A new story collection by one of Hungary’s top writers and war correspondents, set mostly in the contemporary Middle East.

“Hungarian foreign correspondent Jászberényi . . . writes with beautiful ferocity about what he’s seen and how he’s lived on his job, here situating most of his stories in the Middle East. . . . . Brutal but with heart, as shown by the excellent colloquial translation; highly recommended for readers of tough-minded fiction, both literary and popular.” Library Journal (starred review)

Praise for the author’s previous book, The Devil Is a Black Dog:
“Heady, dizzying writing... . A master class in how to tell a war story.” Kirkus Reviews (starred review)

FICTION | January 15, 2019 | 5 1/2 x 8 1/4 | 200 pp | Trade Paper | $15.00 | 9780997316964 | eBook available | US only


The Most Beautiful Night of the Soul is the latest story collection by one of Hungary’s top writers. Here are fourteen stories set mostly in contemporary Cairo and Iraq that reveal the dark realities in the life of one war correspondent. Told from the perspective of Cairo-based European war correspondent Daniel Marosh, The Most Beautiful Night of the Soul—set in contemporary Cairo and Iraq, as well as Israel, London, and Hungary—is about a journalist examining today’s most pressing Middle East conflicts and the lives of others even while haunted by his own demons. Daniel Marosh battles insomnia and hallucinations while fleeing a lying world and war zones through a dizzying blend of Xanax, opium, alcohol, and prostitutes.

  • In “Winter in the Promised Land,” Marosh spends Christmas in a Jerusalem with an Israeli friend, a special forces soldier who ensures his kids a happy holiday thanks to a raid in the Gaza Strip.

  • In “To Kill an Arab,” Marosh confronts troubling truths when a Kurdish commander in northern Iraq invites him to view the interrogation of an ISIS suspect.

  • In “Banana Split,” Marosh and an American journalist colleague pass a dizzying night with a prostitute in Cairo, and the next morning his conscience conjures up a troubling image. But is it real?
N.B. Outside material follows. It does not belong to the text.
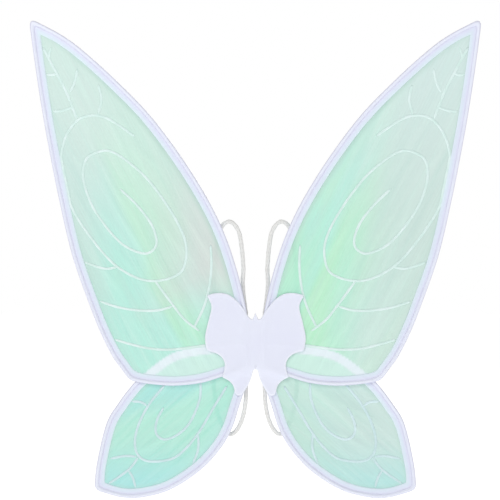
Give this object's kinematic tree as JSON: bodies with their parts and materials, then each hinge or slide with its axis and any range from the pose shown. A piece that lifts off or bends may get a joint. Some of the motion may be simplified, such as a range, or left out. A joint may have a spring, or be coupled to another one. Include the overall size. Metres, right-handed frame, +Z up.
{
  "type": "fairy wings",
  "caption": "Costume fairy wings: wire-framed film wings with raised veins and cloth bindings on a soft centre patch, with elastic shoulder loops.",
  "frame": {"origin": "middle of the back pad's outer face, which rests on the wearer's back, level with the wings' roots", "axes": "+Z up as worn, +Y towards the wearer, +X towards the wings that the picture shows on the right"},
  "size_m": [0.6762, 0.0242, 0.7166],
  "materials": {
    "iridescent_film": "thin iridescent film, mint to green with pink-grey areas, see-through, fine lengthwise crinkles",
    "satin_binding": "folded satin tape, white with a lavender and pale blue sheen",
    "vein_line": "raised white line, slightly glossy",
    "patch_cloth": "soft close-woven cloth, pale lavender white",
    "pad_foam": "open soft foam",
    "core_strip": "stiff foam sheet",
    "elastic": "braided elastic, light grey-white",
    "thread": "white polyester thread",
    "frame_wire": "drawn spring steel wire",
    "crimp_metal": "plain crimped sleeve"
  },
  "bodies": {
    "back": {"front_patch_centre": "patch_cloth", "back_patch_centre": "patch_cloth", "centre_core": "core_strip", "back_pad_foam": "pad_foam", "back_pad_cover": "patch_cloth", "strap_bar_tacks": "thread", "left_strap_ends": "elastic", "right_strap_ends": "elastic"},
    "left_wings": {"upper_left_wire": "frame_wire", "upper_left_ferrule": "crimp_metal", "upper_left_film": "iridescent_film", "upper_left_veins": "vein_line", "upper_left_binding": "satin_binding", "lower_left_wire": "frame_wire", "lower_left_ferrule": "crimp_metal", "lower_left_film": "iridescent_film", "lower_left_veins": "vein_line", "lower_left_binding": "satin_binding", "front_patch_left": "patch_cloth", "back_patch_left": "patch_cloth", "left_corner_tack": "thread"},
    "left_loop": {"left_strap": "elastic"},
    "right_wings": {"upper_right_wire": "frame_wire", "upper_right_ferrule": "crimp_metal", "upper_right_film": "iridescent_film", "upper_right_veins": "vein_line", "upper_right_binding": "satin_binding", "lower_right_wire": "frame_wire", "lower_right_ferrule": "crimp_metal", "lower_right_film": "iridescent_film", "lower_right_veins": "vein_line", "lower_right_binding": "satin_binding", "front_patch_right": "patch_cloth", "back_patch_right": "patch_cloth", "right_corner_tack": "thread"},
    "right_loop": {"right_strap": "elastic"}
  },
  "joints": [
    {"name": "left_wing_fold", "type": "hinge", "parent": "back", "child": "left_wings", "pos_m": [-0.008, -0.0156, 0], "axis": [0, 0, 1], "range_deg": [0, 85]},
    {"name": "right_wing_fold", "type": "hinge", "parent": "back", "child": "right_wings", "pos_m": [0.008, -0.0156, 0], "axis": [0, 0, -1], "range_deg": [0, 85]},
    {"name": "left_loop_swing", "type": "hinge", "parent": "back", "child": "left_loop", "pos_m": [-0.014, -0.0017, 0], "axis": [0, 0, -1], "range_deg": [0, 90]},
    {"name": "right_loop_swing", "type": "hinge", "parent": "back", "child": "right_loop", "pos_m": [0.014, -0.0017, 0], "axis": [0, 0, 1], "range_deg": [0, 90]}
  ]
}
  • In the title piece, Marosh moves into a Cairo brothel after the madam comes to his rescue when he is beaten up in a bar by British embassy employees.

Written in the tradition of journalism that becomes literature in capital letters, in spare, gritty, Hemingwayesque prose, The Most Beautiful Night of the Soul is a window on a disquieting reality where other Middle East–based journalists rarely dare to tread.


Trailer for the author's previous book:  


Sándor Jászberényi (Shahn-dor Yahs-ber-ay-ñee) is the author of The Devil Is a Black Dog: Stories from the Middle East and Beyond (New Europe Books, 2014). In 2017 he received Hungary’s Libri Literary Prize. As a correspondent for Hungarian news sites, he has covered the conflict with Islamic State, unrest in Ukraine, the revolutions in Egypt and Libya, and the Gaza War. His writing has appeared in the Wall Street Journal, the New York Times Magazine, AGNI, and the Brooklyn Rail. He divides his time between Budapest and Cairo.